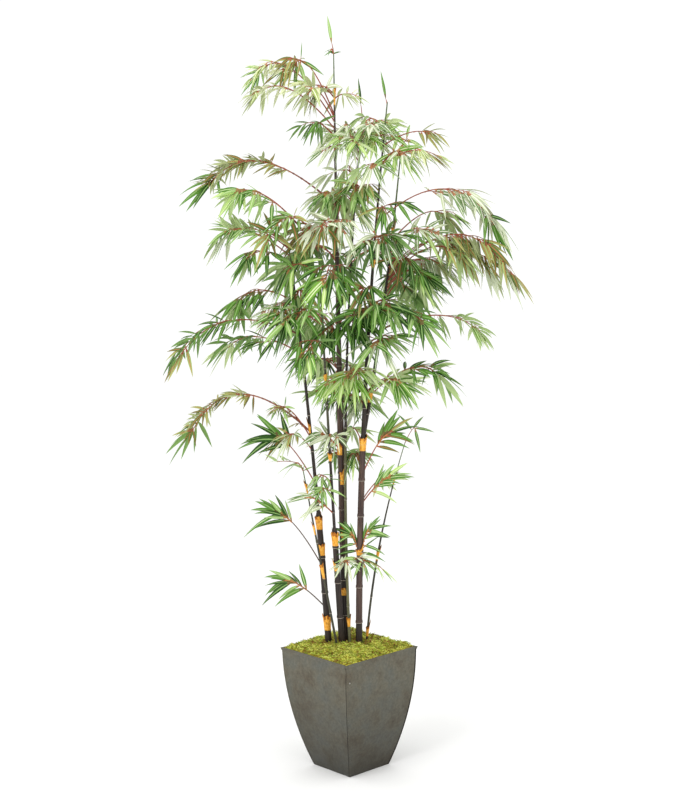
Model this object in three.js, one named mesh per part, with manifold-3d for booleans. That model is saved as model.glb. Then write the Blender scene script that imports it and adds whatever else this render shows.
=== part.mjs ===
// An artificial black bamboo in a square tapering planter, 2.44 m tall.
//
// Frame: millimetres, +Z up. The origin is the centre of the planter's flat underside.
// The planter stands corner-on: its four corners lie over the X and Y axes, and the
// corner over -Y faces the viewer.
//
// Slender dark culms rise out of a mound of moss. Foliage grows from them in sprays: each
// spray is one arching stem with side twigs, and every twig ends in a small fan of leaves.
import * as THREE from 'three';
import { mergeVertices } from 'three/addons/utils/BufferGeometryUtils.js';
import Module from 'manifold-3d';

const wasm = await Module();
wasm.setup();

// Driving dimensions, in millimetres and degrees
const GAP = 0.3; // clearance between pieces that touch

const POT_HEIGHT = 402;
const POT_RIM_SIDE = 312;
const POT_FOOT_SIDE = 175;
const POT_WALL = 2.5;
const POT_FLOOR = 5;
const POT_STEPS = 6; // levels that follow the bowed sides
const RIM_HEIGHT = 6;
const RIM_FLARE = 3; // how far the folded rim stands out

const MOSS_MOUND = 20; // height of the mound over the rim
const MOSS_SINK = 4; // the moss meets the wall this far below the rim
const MOSS_LEVELS = [0.72, 0.4]; // shares of its breadth at which the mound has an edge
const SOCKET_FLOOR = 360; // the culms' flat lower ends, set in the fill

const RING_HEIGHT = 1.2; // how far a node ring stands out
const RING_HALF = 4;
const SHEATH_FOOT = 1.2; // how far a papery sheath stands out at its foot
const SHEATH_MOUTH = 2.6; // and at its open top
const SHEATH_EDGE = 2;
const LONGEST_STEP = 190; // longest straight stretch of a culm

const STEM_RADIUS = 3;
const STEM_TIP_RADIUS = 2;
const STEM_STEPS = 4; // straight stretches that an arching stem is made of
const BOUGH_RADIUS = 4;
const BOUGH_TIP_RADIUS = 3;
const BOUGH_STEPS = 3;
const BOUGH_SIDES = 5;
const SHORTEST_BOUGH = 125; // a bare stretch of stem this long or longer is a bough of its own
const TWIG_RADIUS = 2.4;
const TWIG_TIP_RADIUS = 1.9;
const TWIG_SIDES = 3;
const TWIG_SPACING = 75;
const TWIG_LENGTH = 62;
const TWIG_SIZES = [0.8, 1.2]; // shares of that length
const TWIG_TAPER = 0.4; // a twig at the stem's end is shorter by this share
const TWIG_TURNS = [34, 58]; // angles seen from above between a stem and its twigs
const TWIG_PITCH = 0.5; // a twig climbs or falls at this share of its stem's angle
const TWIG_SAG = 12; // and sags by up to this many degrees
const LEAF_LENGTH = 116;
const LEAF_WIDTH = 22;
const LEAF_SIZES = [0.82, 1.14]; // shares of that length and width
const LEAF_THICKNESS = 2;
const LEAF_MIDDLE = 0.38; // where a leaf is widest
const LEAF_DROOP = 14; // how far a leaf's tip sags
const LEAF_STRAY = 34; // degrees that a leaf's direction varies by
const TIP_LEAF = 0.8; // leaves on a culm's tip are smaller than the rest
const TIP_STRAY = 6;
const LEAF_TRIES = 6; // directions that are tried before a leaf is left out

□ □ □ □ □

## YOUR TASK
Restate the data above word for word, please.

## TASK OUTPUT
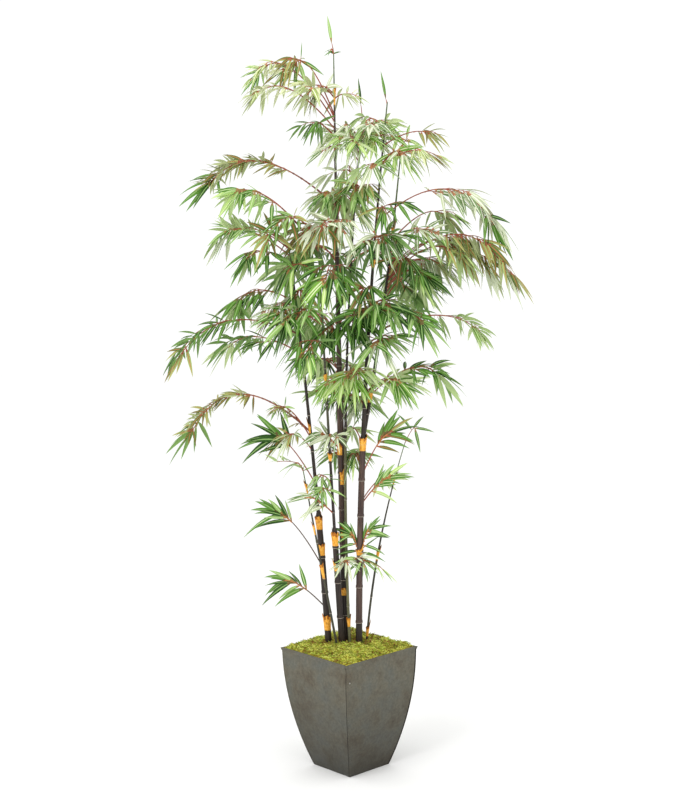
Model this object in three.js, one named mesh per part, with manifold-3d for booleans. That model is saved as model.glb. Then write the Blender scene script that imports it and adds whatever else this render shows.
=== part.mjs ===
// An artificial black bamboo in a square tapering planter, 2.44 m tall.
//
// Frame: millimetres, +Z up. The origin is the centre of the planter's flat underside.
// The planter stands corner-on: its four corners lie over the X and Y axes, and the
// corner over -Y faces the viewer.
//
// Slender dark culms rise out of a mound of moss. Foliage grows from them in sprays: each
// spray is one arching stem with side twigs, and every twig ends in a small fan of leaves.
import * as THREE from 'three';
import { mergeVertices } from 'three/addons/utils/BufferGeometryUtils.js';
import Module from 'manifold-3d';

const wasm = await Module();
wasm.setup();

// Driving dimensions, in millimetres and degrees
const GAP = 0.3; // clearance between pieces that touch

const POT_HEIGHT = 402;
const POT_RIM_SIDE = 312;
const POT_FOOT_SIDE = 175;
const POT_WALL = 2.5;
const POT_FLOOR = 5;
const POT_STEPS = 6; // levels that follow the bowed sides
const RIM_HEIGHT = 6;
const RIM_FLARE = 3; // how far the folded rim stands out

const MOSS_MOUND = 20; // height of the mound over the rim
const MOSS_SINK = 4; // the moss meets the wall this far below the rim
const MOSS_LEVELS = [0.72, 0.4]; // shares of its breadth at which the mound has an edge
const SOCKET_FLOOR = 360; // the culms' flat lower ends, set in the fill

const RING_HEIGHT = 1.2; // how far a node ring stands out
const RING_HALF = 4;
const SHEATH_FOOT = 1.2; // how far a papery sheath stands out at its foot
const SHEATH_MOUTH = 2.6; // and at its open top
const SHEATH_EDGE = 2;
const LONGEST_STEP = 190; // longest straight stretch of a culm

const STEM_RADIUS = 3;
const STEM_TIP_RADIUS = 2;
const STEM_STEPS = 4; // straight stretches that an arching stem is made of
const BOUGH_RADIUS = 4;
const BOUGH_TIP_RADIUS = 3;
const BOUGH_STEPS = 3;
const BOUGH_SIDES = 5;
const SHORTEST_BOUGH = 125; // a bare stretch of stem this long or longer is a bough of its own
const TWIG_RADIUS = 2.4;
const TWIG_TIP_RADIUS = 1.9;
const TWIG_SIDES = 3;
const TWIG_SPACING = 75;
const TWIG_LENGTH = 62;
const TWIG_SIZES = [0.8, 1.2]; // shares of that length
const TWIG_TAPER = 0.4; // a twig at the stem's end is shorter by this share
const TWIG_TURNS = [34, 58]; // angles seen from above between a stem and its twigs
const TWIG_PITCH = 0.5; // a twig climbs or falls at this share of its stem's angle
const TWIG_SAG = 12; // and sags by up to this many degrees
const LEAF_LENGTH = 116;
const LEAF_WIDTH = 22;
const LEAF_SIZES = [0.82, 1.14]; // shares of that length and width
const LEAF_THICKNESS = 2;
const LEAF_MIDDLE = 0.38; // where a leaf is widest
const LEAF_DROOP = 14; // how far a leaf's tip sags
const LEAF_STRAY = 34; // degrees that a leaf's direction varies by
const TIP_LEAF = 0.8; // leaves on a culm's tip are smaller than the rest
const TIP_STRAY = 6;
const LEAF_TRIES = 6; // directions that are tried before a leaf is left out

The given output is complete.